▶ [The exercise]: Reproduce, word for word, only the lines from the one containing "Keep writing the" through the one containing "finishes on the", both included.

▶ [Data entries]:
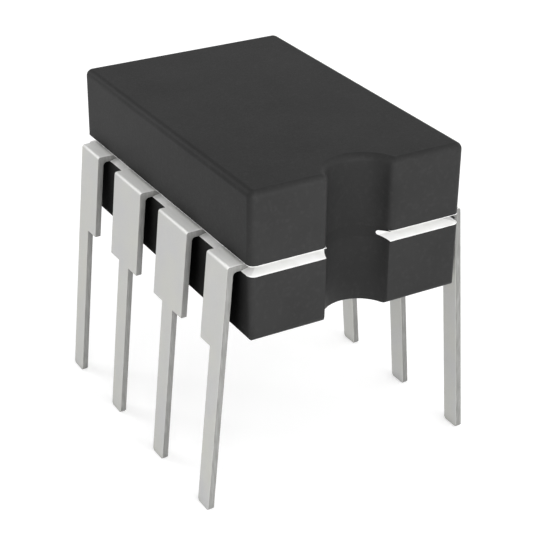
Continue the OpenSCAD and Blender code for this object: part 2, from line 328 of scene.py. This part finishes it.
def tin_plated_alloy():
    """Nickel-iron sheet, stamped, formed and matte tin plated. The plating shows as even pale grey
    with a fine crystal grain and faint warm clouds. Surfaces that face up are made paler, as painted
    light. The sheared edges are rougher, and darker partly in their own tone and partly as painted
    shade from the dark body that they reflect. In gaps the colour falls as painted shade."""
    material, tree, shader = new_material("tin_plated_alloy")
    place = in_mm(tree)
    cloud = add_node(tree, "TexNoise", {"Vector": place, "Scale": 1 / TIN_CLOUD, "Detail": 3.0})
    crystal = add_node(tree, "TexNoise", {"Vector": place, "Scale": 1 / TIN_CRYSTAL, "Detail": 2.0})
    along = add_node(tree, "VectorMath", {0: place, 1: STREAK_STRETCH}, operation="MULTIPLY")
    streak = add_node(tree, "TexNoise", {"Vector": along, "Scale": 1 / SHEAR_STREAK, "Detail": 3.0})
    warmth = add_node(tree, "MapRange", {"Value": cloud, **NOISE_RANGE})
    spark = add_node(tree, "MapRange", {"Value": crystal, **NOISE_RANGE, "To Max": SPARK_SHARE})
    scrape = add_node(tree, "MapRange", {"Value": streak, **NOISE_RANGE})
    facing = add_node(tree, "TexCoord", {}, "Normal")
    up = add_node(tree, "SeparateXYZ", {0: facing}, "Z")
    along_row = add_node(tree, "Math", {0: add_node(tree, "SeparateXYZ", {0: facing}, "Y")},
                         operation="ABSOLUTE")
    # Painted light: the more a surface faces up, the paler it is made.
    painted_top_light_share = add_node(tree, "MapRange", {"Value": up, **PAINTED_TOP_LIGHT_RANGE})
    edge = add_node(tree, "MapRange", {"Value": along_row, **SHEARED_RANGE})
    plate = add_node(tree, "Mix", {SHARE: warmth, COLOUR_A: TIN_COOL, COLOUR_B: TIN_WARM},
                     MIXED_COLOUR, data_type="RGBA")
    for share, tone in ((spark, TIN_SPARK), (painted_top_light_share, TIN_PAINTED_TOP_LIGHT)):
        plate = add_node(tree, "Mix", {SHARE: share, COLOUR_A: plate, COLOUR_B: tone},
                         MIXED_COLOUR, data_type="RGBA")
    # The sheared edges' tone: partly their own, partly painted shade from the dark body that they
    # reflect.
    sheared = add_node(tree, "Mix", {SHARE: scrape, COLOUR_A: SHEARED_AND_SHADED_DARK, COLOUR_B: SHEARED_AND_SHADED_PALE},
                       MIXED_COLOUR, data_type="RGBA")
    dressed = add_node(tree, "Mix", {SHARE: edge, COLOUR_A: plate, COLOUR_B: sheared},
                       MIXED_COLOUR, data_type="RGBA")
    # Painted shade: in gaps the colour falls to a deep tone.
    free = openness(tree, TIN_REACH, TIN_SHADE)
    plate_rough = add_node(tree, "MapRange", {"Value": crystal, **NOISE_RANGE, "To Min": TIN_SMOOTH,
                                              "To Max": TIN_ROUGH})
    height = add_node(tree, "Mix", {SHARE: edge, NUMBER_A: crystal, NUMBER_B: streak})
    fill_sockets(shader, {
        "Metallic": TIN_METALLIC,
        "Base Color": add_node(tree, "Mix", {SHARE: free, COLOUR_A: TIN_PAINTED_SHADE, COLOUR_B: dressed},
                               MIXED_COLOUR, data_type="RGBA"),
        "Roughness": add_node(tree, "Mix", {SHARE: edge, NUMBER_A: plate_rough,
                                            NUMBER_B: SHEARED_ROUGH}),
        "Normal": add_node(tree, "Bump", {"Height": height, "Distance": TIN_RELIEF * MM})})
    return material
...
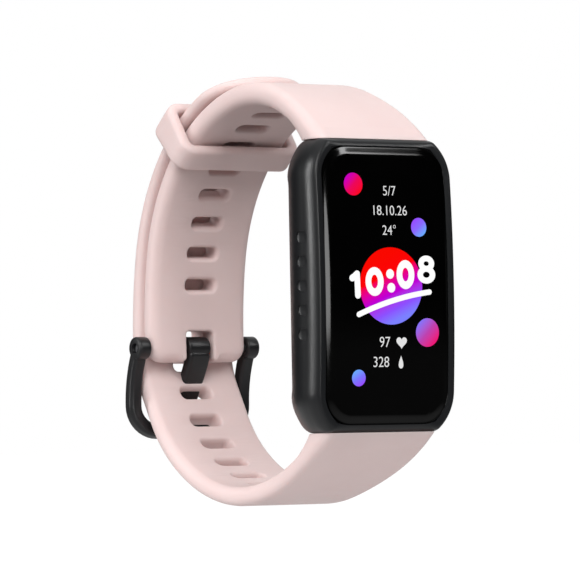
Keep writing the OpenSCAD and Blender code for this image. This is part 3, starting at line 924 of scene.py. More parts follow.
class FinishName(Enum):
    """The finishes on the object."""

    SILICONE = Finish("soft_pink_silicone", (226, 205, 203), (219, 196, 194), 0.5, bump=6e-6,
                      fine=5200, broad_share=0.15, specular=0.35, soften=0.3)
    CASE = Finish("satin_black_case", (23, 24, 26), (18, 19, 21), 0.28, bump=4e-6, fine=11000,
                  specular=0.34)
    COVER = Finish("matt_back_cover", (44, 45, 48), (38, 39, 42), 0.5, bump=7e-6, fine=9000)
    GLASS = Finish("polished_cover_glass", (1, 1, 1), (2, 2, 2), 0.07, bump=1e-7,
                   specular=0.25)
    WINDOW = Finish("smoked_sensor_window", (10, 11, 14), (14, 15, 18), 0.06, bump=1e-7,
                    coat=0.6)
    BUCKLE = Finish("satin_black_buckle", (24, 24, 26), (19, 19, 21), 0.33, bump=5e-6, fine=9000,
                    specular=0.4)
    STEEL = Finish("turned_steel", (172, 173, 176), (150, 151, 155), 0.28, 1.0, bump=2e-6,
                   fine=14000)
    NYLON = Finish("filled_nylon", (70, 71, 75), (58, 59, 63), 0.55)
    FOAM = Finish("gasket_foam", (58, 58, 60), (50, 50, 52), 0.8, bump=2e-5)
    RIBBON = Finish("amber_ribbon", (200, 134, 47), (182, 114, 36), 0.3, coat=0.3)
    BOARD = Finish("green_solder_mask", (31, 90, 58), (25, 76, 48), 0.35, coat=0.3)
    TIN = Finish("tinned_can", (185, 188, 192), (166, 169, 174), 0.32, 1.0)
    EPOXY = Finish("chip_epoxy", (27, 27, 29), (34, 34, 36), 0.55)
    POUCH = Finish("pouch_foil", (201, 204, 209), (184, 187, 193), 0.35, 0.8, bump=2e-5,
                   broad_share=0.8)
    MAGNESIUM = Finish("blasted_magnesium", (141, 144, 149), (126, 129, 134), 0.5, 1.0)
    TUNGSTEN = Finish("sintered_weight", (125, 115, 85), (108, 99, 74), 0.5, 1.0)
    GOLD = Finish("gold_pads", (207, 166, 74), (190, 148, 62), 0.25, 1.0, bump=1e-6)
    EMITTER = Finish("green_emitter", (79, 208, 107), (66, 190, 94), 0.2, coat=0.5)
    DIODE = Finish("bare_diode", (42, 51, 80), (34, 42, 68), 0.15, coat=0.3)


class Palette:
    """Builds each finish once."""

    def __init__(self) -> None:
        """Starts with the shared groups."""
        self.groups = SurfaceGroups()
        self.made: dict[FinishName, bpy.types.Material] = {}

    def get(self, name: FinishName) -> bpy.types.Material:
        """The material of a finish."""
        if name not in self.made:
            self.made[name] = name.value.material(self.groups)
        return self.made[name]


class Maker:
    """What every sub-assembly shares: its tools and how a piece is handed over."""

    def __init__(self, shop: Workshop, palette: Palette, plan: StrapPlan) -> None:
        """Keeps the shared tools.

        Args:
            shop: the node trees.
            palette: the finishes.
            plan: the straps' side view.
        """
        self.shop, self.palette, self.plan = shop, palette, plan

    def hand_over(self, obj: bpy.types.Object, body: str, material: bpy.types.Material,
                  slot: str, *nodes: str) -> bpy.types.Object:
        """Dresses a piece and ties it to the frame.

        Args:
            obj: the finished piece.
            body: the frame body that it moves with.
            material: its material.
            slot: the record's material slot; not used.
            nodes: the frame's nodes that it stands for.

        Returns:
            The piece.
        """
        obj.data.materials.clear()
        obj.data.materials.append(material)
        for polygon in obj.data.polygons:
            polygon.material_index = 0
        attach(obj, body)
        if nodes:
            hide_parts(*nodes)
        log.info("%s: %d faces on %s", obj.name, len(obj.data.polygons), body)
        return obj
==
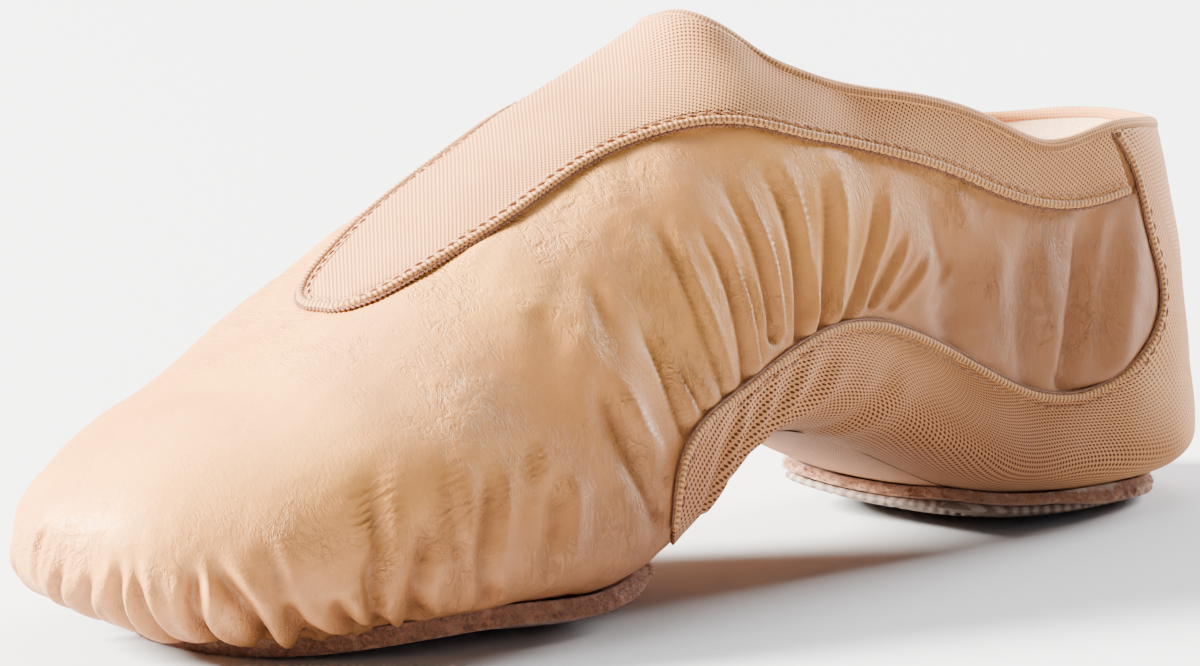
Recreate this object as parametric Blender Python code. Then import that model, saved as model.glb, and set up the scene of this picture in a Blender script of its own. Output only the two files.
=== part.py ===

▶ [Reply to the task]:
Keep writing the OpenSCAD and Blender code for this image. This is part 3, starting at line 924 of scene.py. More parts follow.
class FinishName(Enum):
    """The finishes on the object."""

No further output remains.